1933: The first regular air service in Scotland is established, from Inverness to Wick and Orkney.

April 1934: The Scottish National Party is founded.

26 September 1934: The liner "Queen Mary" is launched at the John Brown shipyard on the River Clyde, before going on to break transatlantic speed records following her maiden voyage to New York on 27 May 1936.

7 February 1935 : Lewis Grassic Gibbon, the author of the classic Scottish novel, Sunset Song dies, aged just 34.

12 February 1935 : Robert Watson-Watt, the inventor of effective radar, successfully demonstrates aircraft detection using radio signals at Daventry.

17 April 1937: 149,547 fans attend the Scotland vs England football match at Hampden Park, Glasgow: a world record football crowd at the time and an enduring European record.

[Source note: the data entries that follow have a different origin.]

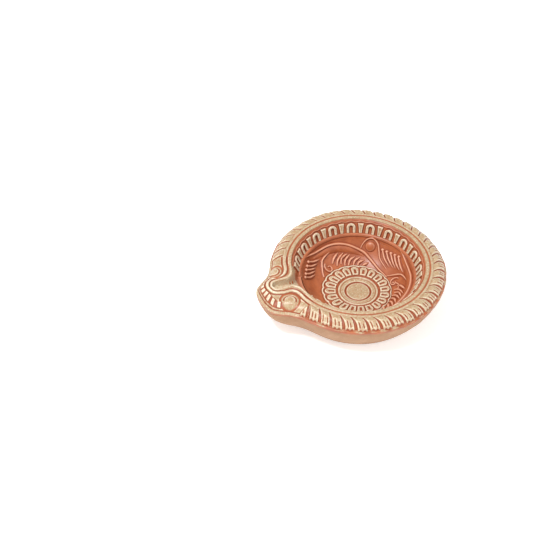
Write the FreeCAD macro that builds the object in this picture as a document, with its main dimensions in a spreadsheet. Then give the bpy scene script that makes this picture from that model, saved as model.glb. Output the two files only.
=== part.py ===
import FreeCAD, Part
import math
import os

import Sketcher
from FreeCAD import Placement, Rotation, Vector

# Diya oil lamp: a press-moulded clay dish with a pinched wick spout and raised
# ornament.  Millimetres.  The origin is the centre of the base, +X points along
# the spout, +Z is up.

DRIVING_SIZES = {
    # clay dish
    "rim_radius": 40.0,
    "rim_edge_height": 16.8,
    "crest_height": 20.3,
    "rim_band_width": 5.7,
    "crest_width": 4.5,
    "rim_arch_radius": 8.6,
    "base_radius": 31.0,
    "belly_radius": 39.6,
    "belly_height": 13.2,
    "wall_arch_radius": 42.0,
    "bowl_edge_height": 14.3,
    "bowl_radius": 26.0,
    "bowl_arch_radius": 20.0,
    "floor_radius": 16.0,
    "floor_height": 3.2,
    # spout and its wick channel
    "spout_length": 8.8,
    "spout_shoulder_length": 1.0,
    "spout_half_width": 11.9,
    "spout_root_depth": 5.2,
    "spout_root_half_width": 19.4,
    "spout_foot_share": 0.72,
    "terrace_height": 18.2,
    "spout_edge_width": 1.2,
    "dentil_band_width": 2.6,
    "channel_width": 5.0,
    "channel_floor_height": 15.6,
    "channel_end_margin": 6.9,
    # ornament
    "relief_depth": 0.7,
    "lip_width": 1.0,
    "lip_gap_angle": 28.0,
    "leaf_count": 37.0,
    "leaf_gap_angle": 29.0,
    "leaf_groove_angle": 1.6,
    "crest_band_width": 1.5,
    "crest_groove_width": 0.8,
    "crest_gap_angle": 21.0,
    "ledge_width": 1.4,
    "ledge_gap_angle": 13.0,
    "arch_count": 17.0,
    "arcade_gap_angle": 21.0,
    "arch_angle": 9.0,
    "arch_opening_angle": 3.6,
    "pillar_angle": 4.2,
    "bowl_line_width": 1,
    "bowl_line_gap_angle": 10.0,
    "vine_width": 1.3,
    "boss_radius": 2.2,
    "spiral_radius": 1.9,
    "disc_radius": 5.6,
    "ring_inner_radius": 6.9,
    "ring_outer_radius": 9.3,
    "petal_count": 20.0,
    "petal_ring_gap": 0.9,
    "petal_outline_gap": 0.8,
    "petal_half_width": 1.45,
    "petal_pit_radius": 0.6,
    "outline_width": 0.8,
    "line_width": 1.1,
    "line_gap": 1.1,
    "volute_radius": 3.1,
    "volute_depth": 2.6,
    "volute_gap": 0.3,
    "dentil_radius": 0.8,
    "dentil_rise": 1.2,
}

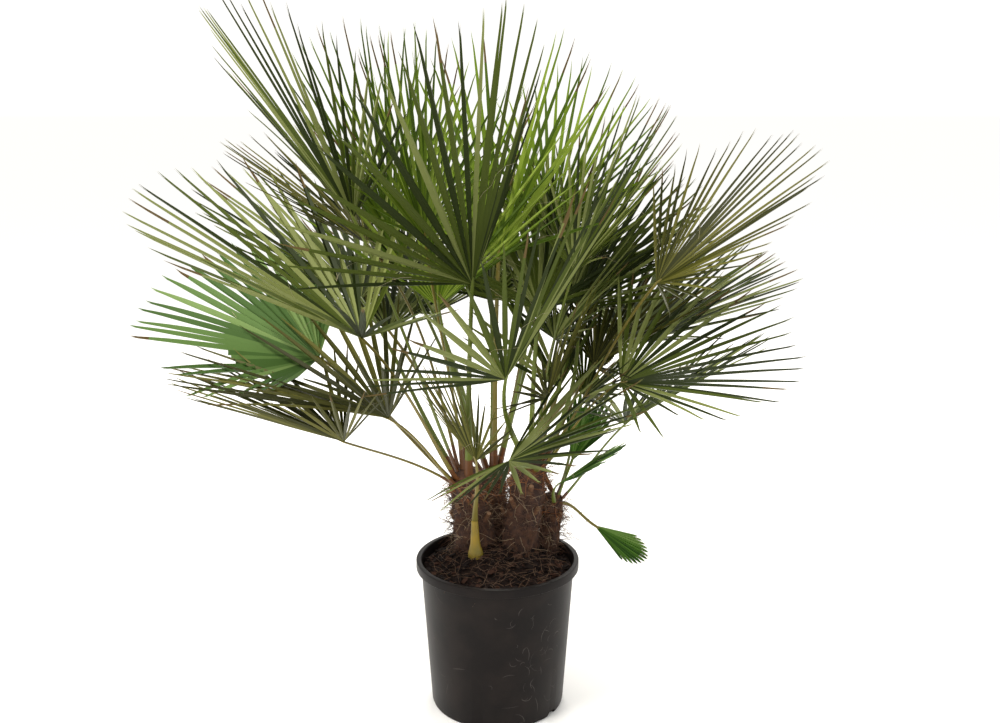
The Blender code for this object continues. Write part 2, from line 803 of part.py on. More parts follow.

9 November 1937: The death of Ramsay MacDonald, three times Prime Minister of Great Britain.

May-December 1938: The Empire Exhibition takes place in Glasgow's Bellahouston Park. A team of architects led by Thomas S. Tait oversee the building of the largest collection of modern architecture in the United Kingdom in the first half of the 20th century. Over 12 million people visit the exhibition.

27 September 1938: The liner "Queen Elizabeth", the largest passenger ship so far built, is launched at John Brown's on the Clyde.

3 September 1939: The Second World War is declared.

4 September 1939: The Scottish Office establishes its Headquarters in Edinburgh at St Andrews House.

13 October 1939: HMS Royal Oak is sunk by a German submarine in Scapa Flow.

16 October 1939: The first German aircraft to be shot down over Britain in WWII is attacked by fighters over the River Forth.

11 February 1940: John Buchan, 1st Baron Tweedsmuir, author and Governor General of Canada, dies.

5 February 1941: The SS "Politician", loaded with 264,000 bottles of whisky, runs aground on Eriskay in the Western Isles. Much of the cargo is salvaged by residents.

8 February 1941: Tom Johnston is appointed Secretary of State for Scotland.

13-15 March 1941: The shipyards of Clydeside are bombed by the Luftwaffe and 1,000 are killed.

10 May 1941: Deputy German Führer, Rudolph Hess parachutes into Scotland, apparently intending to meet the 14th Duke of Hamilton.

1942: Colonel David Stirling's 1st SAS Regiment undertake a series of raids behind enemy lines in North Africa, destroying over 250 enemy aircraft on the ground.

9 June 1942: The first 10,000 US troops to arrive in Europe disembark from the Queen Mary on the River Clyde.

April 1945: The Scottish National Party wins its first parliamentary seat at the Motherwell and Wishaw by-election. It loses it again at the general election six weeks later.

8 May 1945: V-E, or Victory in Europe day marks the end of the war in Europe.

15 June 1945: The Queen Mary leaves the River Clyde, taking 15,000 US troops home.

14 June 1946: John Logie Baird, one of the fathers of television, dies at his home in Bexhill-on-Sea.

1947: The first Edinburgh Festival is held.

October 1949: The National Covenant for Home Rule is launched by John MacCormick.